Pendant huit mois elles campèrent en face de leur entreprise. Elles enrayèrent les manoeuvres du patron, aidé par d’autres travailleurs et de nombreux policiers, pour la réouvrir. Elles connurent la solidarité des fonds rassemblés par les travailleurs d’autres entreprises, comme les camarades de Zanon présents tout le temps. Elles comprirent le débat politique. Elles apprirent à connaître les manières d’agir des partis, ceux de droite comme ceux de gauche. Elles apprirent à connaître les promesses non tenues des fonctionnaires. Elles apprirent à mesurer leurs forces. Elles apprirent à avancer et à reculer. Elles connurent le moment où tout n’est qu’enthousiasme, et elles connurent bon nombre de désenchantements. Elles gagnèrent et elles perdirent. Elles se sentirent accompagnées et elles se sentirent seules. Elles continuèrent la lutte.

En entrant dans l’entreprise, Celia revécut comme dans un film intérieur tous ces moments.

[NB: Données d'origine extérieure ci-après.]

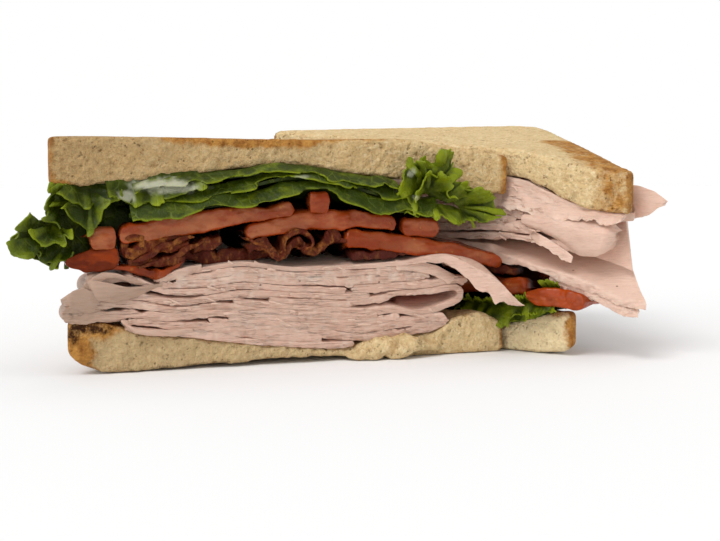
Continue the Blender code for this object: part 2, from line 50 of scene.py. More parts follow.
# Places of the two halves' cut faces, and the direction of the rear one, as in the part
PLACES = {"front": Matrix.Translation((-19.4 * MM, -31.6 * MM, 0.0)),
          "rear": Matrix.Translation((32.8 * MM, 7.4 * MM, 0.0))
          @ Matrix.Rotation(math.radians(-57.0), 4, "Z")}
HALF_DIAGONAL = 79.2                       # of the square that the fillings fill
MIDDLES = {"front": 1.0, "rear": 9.0}      # middle of each half's fillings along its cut face
CORNERS = {"top": 12.0, "bottom": 17.0}    # radius of the slices' corners
GRAINS = {"front": 0.75, "rear": 0.85}     # size of the faces of the bread's mesh
CUT_DEPTH = 4.5                            # how far in from the cut face the fillings have finer meshes
REACH = 6.5                                # how far a filling feels for its neighbours
FAR = 99.0                                 # stands for no neighbour
LEAF = 0.45                                # thickness of a leaf

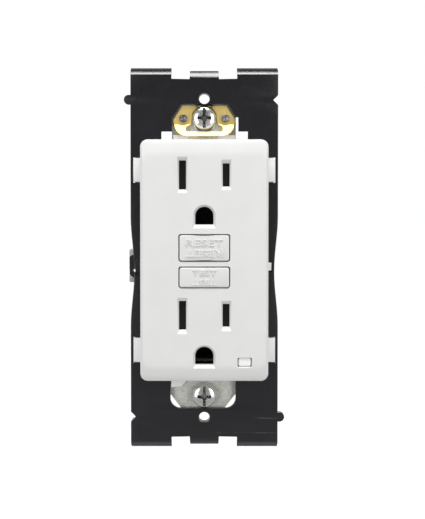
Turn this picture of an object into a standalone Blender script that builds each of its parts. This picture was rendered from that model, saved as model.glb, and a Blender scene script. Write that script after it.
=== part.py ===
"""A ground-fault receptacle with its clip-on adapter plate, as separate solids.

Frame: X to the right of someone facing the wall, Y into the wall, Z up.
The origin is the device's centre on the wall plane, which is the back of the metal strap.
All sizes below are in millimetres; the scene is in metres.
"""
import math

import bmesh
import bpy
from mathutils import Matrix, Vector

MM = 0.001
GAP = 0.3                      # room between two pieces that touch
WELD = 1e-6

# Depths, front is -Y
STRAP_THICK = 1.3
CLIP_FRONT, CLIP_BACK = -2.2, -1.6
HEAD_BACK, HEAD_FRONT = -2.5, -4.6
PANEL_FRONT, PANEL_BACK, SKIRT_BACK = -2.9, -1.6, -0.2
COVER_FRONT, COVER_WALL, COVER_BACK = -7.9, 1.4, 0.0
FACE_FRONT, FACE_WALL, FACE_BACK = -11.4, 1.7, -4.4
REAR_FRONT, REAR_BACK, REAR_WALL = 0.3, 27.0, 1.6

# Adapter plate
PLATE_HALF_W, PLATE_HALF_H = 22.35, 58.0
NOTCH_FLOOR = 54.4
CENTRE_TAB_HALF, CENTRE_TAB_TOP, CORNER_TAB_INNER = 4.3, 57.5, 9.95
WINDOW_TOP, WINDOW_BOTTOM = 35.5, -36.4
WALLPLATE_HOLE_Z, WALLPLATE_HOLE_R = 48.42, 1.6
PINCH_DEPTH, PINCH_CENTRE, PINCH_HALF = 1.1, -3.85, 16.85
EAR_OUT, EAR_UPPER, EAR_LOWER = 21.45, (23.2, 30.45), (-31.45, -24.1)

# Face and receptacles
FACE_HALF_W, FACE_HALF_H, FACE_CORNER = 18.7, 35.3, 2.2
SLOT_X = 6.35
UPPER_SLOT_Z, LOWER_SLOT_Z = 24.9, -16.0
UPPER_GROUND_Z, LOWER_GROUND_Z = 13.0, -27.85
NEUTRAL_SLOT, HOT_SLOT = (2.05, 8.4), (2.0, 6.7)
GROUND_R, GROUND_FLAT = 2.65, 2.5
RESET_Z, RESET_OPENING, RESET_CAP = 3.7, (15.0, 8.0), (14.4, 7.4)
TEST_Z, TEST_OPENING, TEST_CAP = -4.85, (15.0, 6.3), (14.4, 5.7)
BUTTON_FRONT, BUTTON_BACK = -11.65, -7.4
LENS_X, LENS_Z, LENS_SIZE = 11.8, -29.9, (4.1, 2.7)
SHUTTER_TRAVEL = 3.0

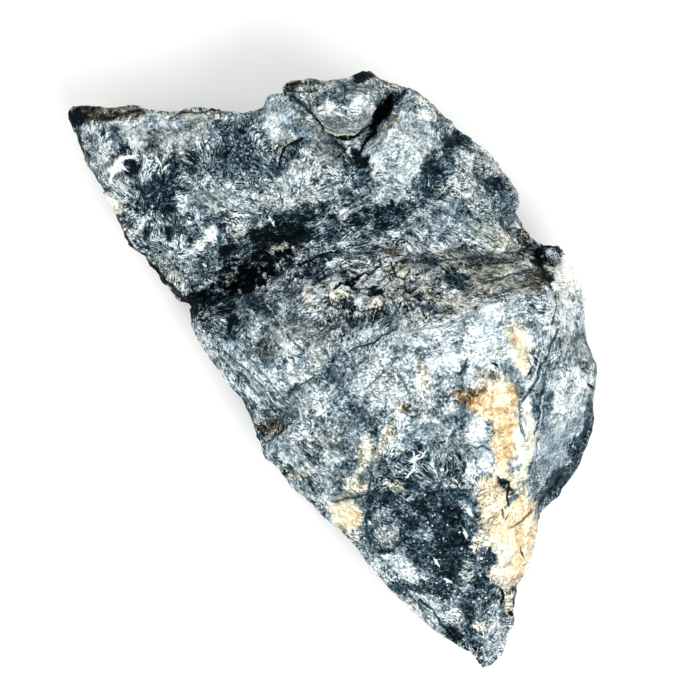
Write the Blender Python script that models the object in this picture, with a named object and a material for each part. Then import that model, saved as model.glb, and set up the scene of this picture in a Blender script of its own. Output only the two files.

L’usure que subit le groupe lui-même pendant ces deux années si dures. Les décisions qu’elles eurent à assumer, même contre certaines de leurs convictions. Les alliances qu’elles durent nouer.

La joie possède ses peines. Aujourd’hui, un nouveau venu veut apposer son nom et son sceau sur le mouvement, sur les corps recrus de froid et de fatigue de ces femmes. Les couturières continuent de parcourir les six étages de l’édifice. Elles dénoncent le manque d’éléments importants pour reprendre la production, comme un CPU contenant les plans pour dessiner les vêtements, des plaques pour les machines, des vêtements prêts à être vendus. « C’est un désastre, la destruction qu’ils ont réalisée », dit Celia Mártinez à Adital. « Beaucoup de machines automatiques sont cassées. Nous ne connaissons pas encore l’ampleur des dégâts. Pourquoi tant de dégâts s’ils disaient vouloir reprendre la production ? » Les ouvrières rappellent que depuis le jour où elles ont été délogées, l’immeuble était sous la surveillance de la Police fédérale, et que seul Brukman ou ses représentants étaient autorisés à y entrer.

Le retour des ouvrières dans l’entreprise est dû au fait que grâce à leur lutte du fait, le Tribunal du commerce a prononcé la faillite de l’entreprise le 20 octobre, la Legislatura de Buenos Aires l’a déclarée d’ « utilité publique » le 30 octobre et l’a expropriée pour la céder à la coopérative formée par les travailleurs et dont le nom rappelle le jour où l’occupation de l’usine a commencé, « 18 décembre ».

Deux années ont passé depuis ce 18 décembre où les couturières franchirent le pas. Depuis lors, Brukman est devenu le nom de celui qu’on renie : un entrepreneur abusif qui, même après toutes les escroqueries qu’il a fait subir aux ouvrières, en ajoute maintenant une autre : la destruction de l’entreprise. « Si elle n’est pas à moi, elle ne sera à personne » semble être le message du bourgeois face à un peuple qui fait la fête à la porte de l’usine de Balvanera : « Les voici, ce sont les ouvrières sans patron ». Deux façons de penser le temps présent, et surtout, d’annoncer le temps à venir.

Les couturières ont fait le pas en avant. « La lutte vient de commencer », confesse Celia en portant un toast au Nouvel an des ouvrières sans patron.